I'm not sure I can watch Alias now. *sigh* And I was all excited about finding a new show, especially now that it's official that Buffy's ending and there's no Faith spinoff. I hope there's some sort of spinoff or something. Anyway, as long as Joss has a show on air, I will be watching it. The problem with Alias is that it's got great action sequences and really fun spy stuff, but the characters are almost all stupid. It's quite frustrating. Like Sydney. She's supposed to be someone who's been working for SD-6 for almost 7 years, and she still can't figure out how to control her own emotions in case people suspect her of something? The thing that probably annoyed me most was in this one episode, when a mistake she's made ends up killing a few CIA agents, she just sits there, gawking at the accident even while her SD-6 partner keeps asking her to move. I mean, I understand that she feels absolutely awful about it, but I just thought it'd be more effective to show her breaking down sometime more safe instead of making her just look kind of careless. And she keeps confronting her dad with stuff she's learned from the CIA in SD-6, where oh, of course they're not being monitored or anything. Grrr.

Then there's just all the drama going on with her friends, which I also think is kind of silly. I love the spy stuff, but the drama with the friends just feels contrived and not emotionally true at all. Kind of like Ally McBeal. And I can't quite figure out why they show them anyhow, when their problems, compared to Sydney's life, really doesn't make for riveting TV watching. On to the characters now. I think I would like Sydney if she just stopped doing all those stupid emotional things that could potentially compromise her position in SD-6 or her mission or something. I don't particularly mind when she's being stubborn and bone-headed and compromising the mission, because that seems to be part of her personality and part of what makes her a good spy as well. It seems to be more of her mode of operation, very gung-ho. But when she gets all emotional, it just turns annoying, like the writers have decided that some piece of information must affect Sydney emotionally. But of course she can't show it in a normal manner, she has to let it break out in the worst time possible. Like in SD-6. Or in the middle of a mission. I didn't mind at all when she was weepy because her dad didn't show for a dinner date, because that was completely outside of work. I think all of her friends are silly right now, and Will is definitely going to get himself killed. And he's just annoying. Francie is also annoying. It's only the sixth episode, and they're already playing the whole she mistakes her boyfriend doing something secret as having an affair and can't be bothered to communicate. Grrr. As I said, Ally McBeal. The SD-6 and CIA people are much better though. Sloane is nicely matter-of-fact, get-the-job-done, except in a way that you know will turn out being extremely chilling later. I adore Vaughn. Vaughn is great. Vaughn gets to slap Sydney down when she's being stupid. And Vaughn is funny. I also like Sydney's dad a lot. For all the random emotional punches that she keeps giving him, he still can show he loves her somehow, yet can't get too close to her. Dixon is functional. The Q guy is dorky, but might get annoying later. So maybe I will keep watching for the plot twists and hope that some of the random character stupidity that spawns out of emotion will be fixed soon.
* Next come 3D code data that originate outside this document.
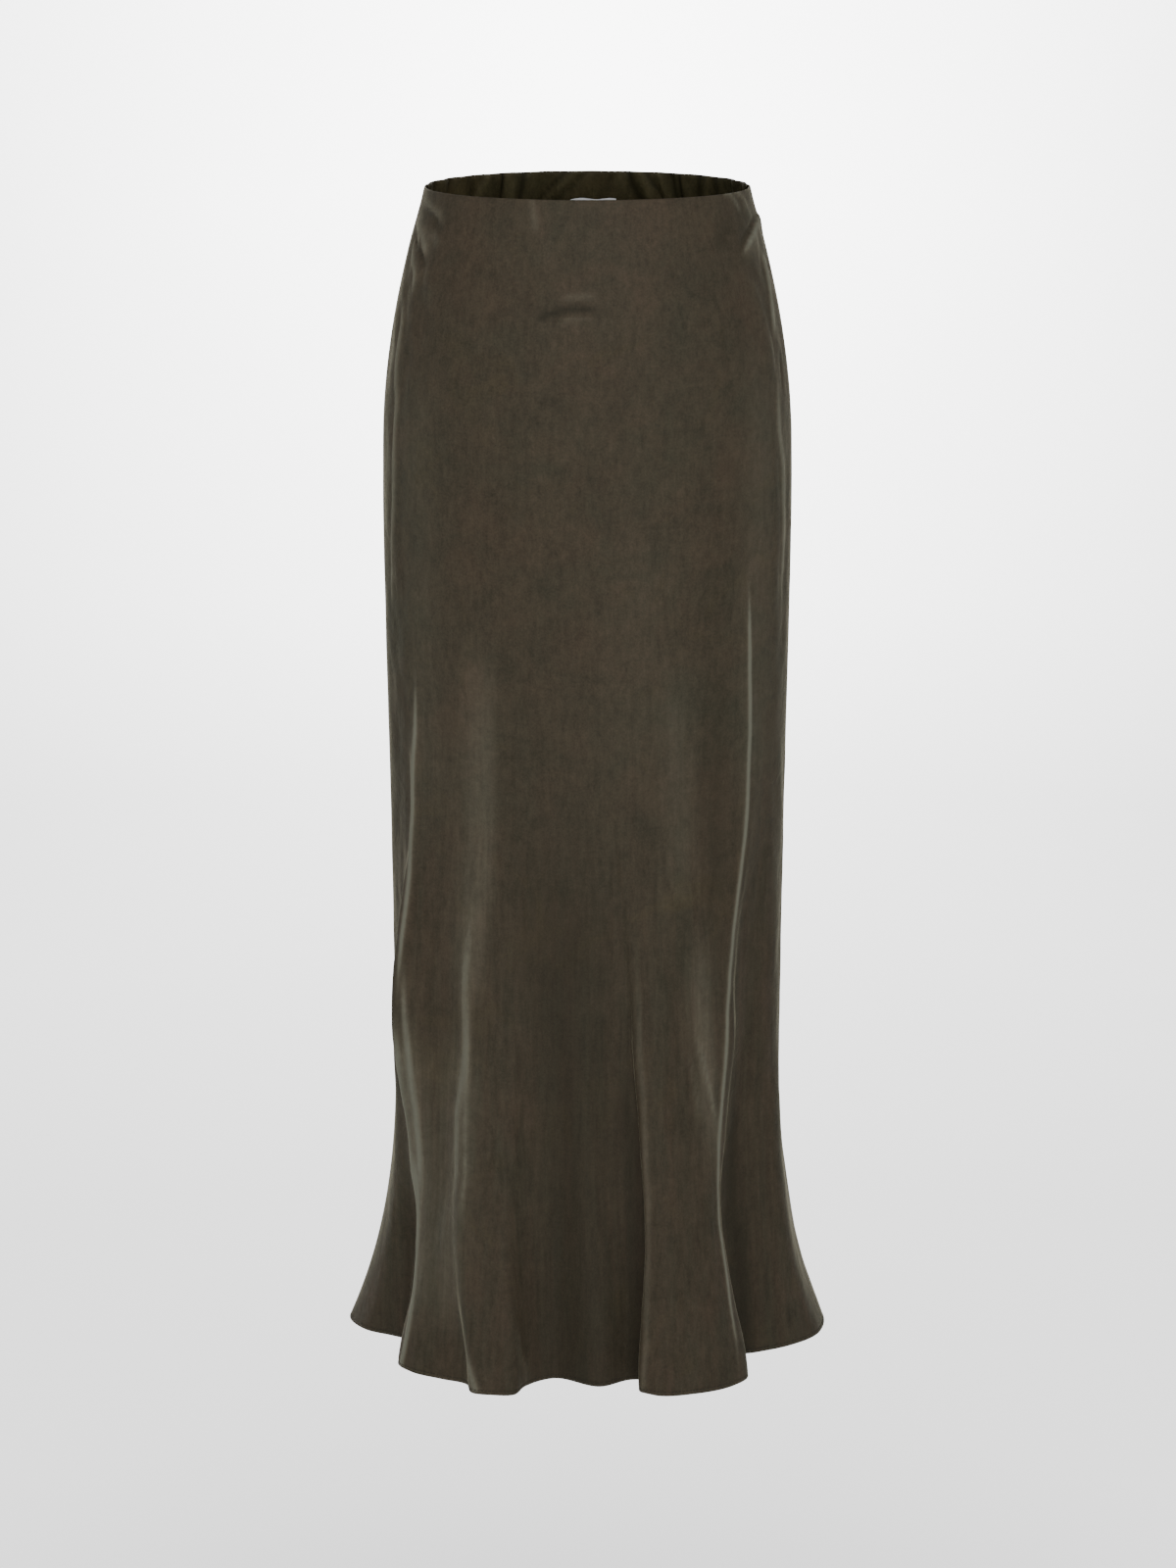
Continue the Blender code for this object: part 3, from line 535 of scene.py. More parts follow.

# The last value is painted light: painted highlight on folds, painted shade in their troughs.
CASING_FOLDS = (
    CasingFold(263.0, 90.0, 2.6, 0.0005, -0.30), CasingFold(255.0, -60.0, 3.4, -0.0009, -0.45),
    CasingFold(247.0, 120.0, 2.2, 0.0008, -0.10), CasingFold(241.0, -150.0, 1.6, -0.0007, -0.40),
    CasingFold(234.0, 260.0, 2.0, 0.0009, 0.10), CasingFold(226.0, 180.0, 2.4, -0.0008, -0.35),
    CasingFold(221.0, -220.0, 1.6, 0.0010, 0.30), CasingFold(216.0, 60.0, 1.6, -0.0006, -0.15),
    CasingFold(211.5, 40.0, 0.8, -0.0010, -0.85), CasingFold(208.0, 60.0, 1.9, 0.0011, 0.34),
    CasingFold(204.0, -40.0, 1.2, -0.0011, -0.70), CasingFold(199.0, 160.0, 2.4, 0.0006, 0.08),
    CasingFold(192.5, -420.0, 0.9, -0.0008, -0.45), CasingFold(189.0, -430.0, 1.0, 0.0008, 0.22),
    CasingFold(185.5, -420.0, 0.8, -0.0006, -0.35), CasingFold(179.0, 220.0, 2.4, 0.0007, 0.12),
    CasingFold(173.0, -160.0, 1.4, -0.0007, -0.25), CasingFold(168.0, 240.0, 1.8, 0.0006, 0.16),
    CasingFold(163.0, 180.0, 1.7, -0.0010, -0.62), CasingFold(159.0, 120.0, 1.6, 0.0010, 0.34),
    CasingFold(155.5, 260.0, 1.0, -0.0008, -0.48), CasingFold(151.5, 200.0, 1.5, 0.0009, 0.24),
    CasingFold(147.0, 60.0, 1.3, -0.0010, -0.60), CasingFold(144.4, 10.0, 0.7, -0.0009, -0.90),
    CasingFold(141.0, -80.0, 1.4, 0.0009, 0.06), CasingFold(136.5, -120.0, 1.8, -0.0009, -0.60),
    CasingFold(132.0, -260.0, 1.1, 0.0010, 0.28), CasingFold(126.0, -90.0, 2.4, -0.0008, -0.50),
    CasingFold(118.0, 140.0, 2.0, 0.0008, -0.20), CasingFold(111.0, -160.0, 2.4, -0.0009, -0.55),
    CasingFold(103.0, 120.0, 2.4, 0.0007, -0.35), CasingFold(97.0, -60.0, 2.2, -0.0006, -0.50),
)

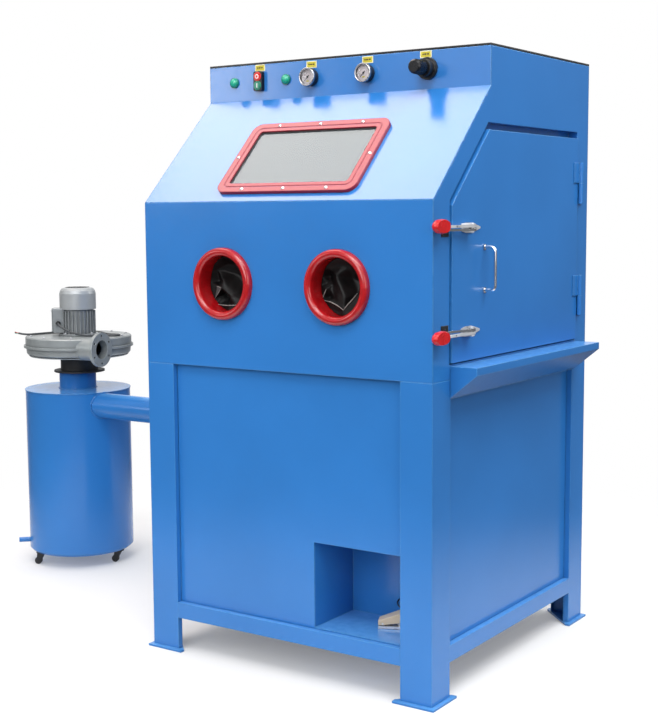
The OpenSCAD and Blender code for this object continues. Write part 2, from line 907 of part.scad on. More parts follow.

After being completely frustrated with Alias, I made the boy watch Selfless with me. And it is still an awesome episode. I love how Buffy's entire "I am the law" speech has completely foreshadowed what she's doing right now. Personally, I think her speechifying, general in charge attitude is going to end very badly for her. She's Buffy, and she's acting like Giles from the Gift. What I love about Buffy is that, even though it's set on a Hellmouth with demons running amok, somehow the show can always pull me in and make me feel all the emotions I should be, instead of generally making me feel slightly manipulated, like Alias does right now.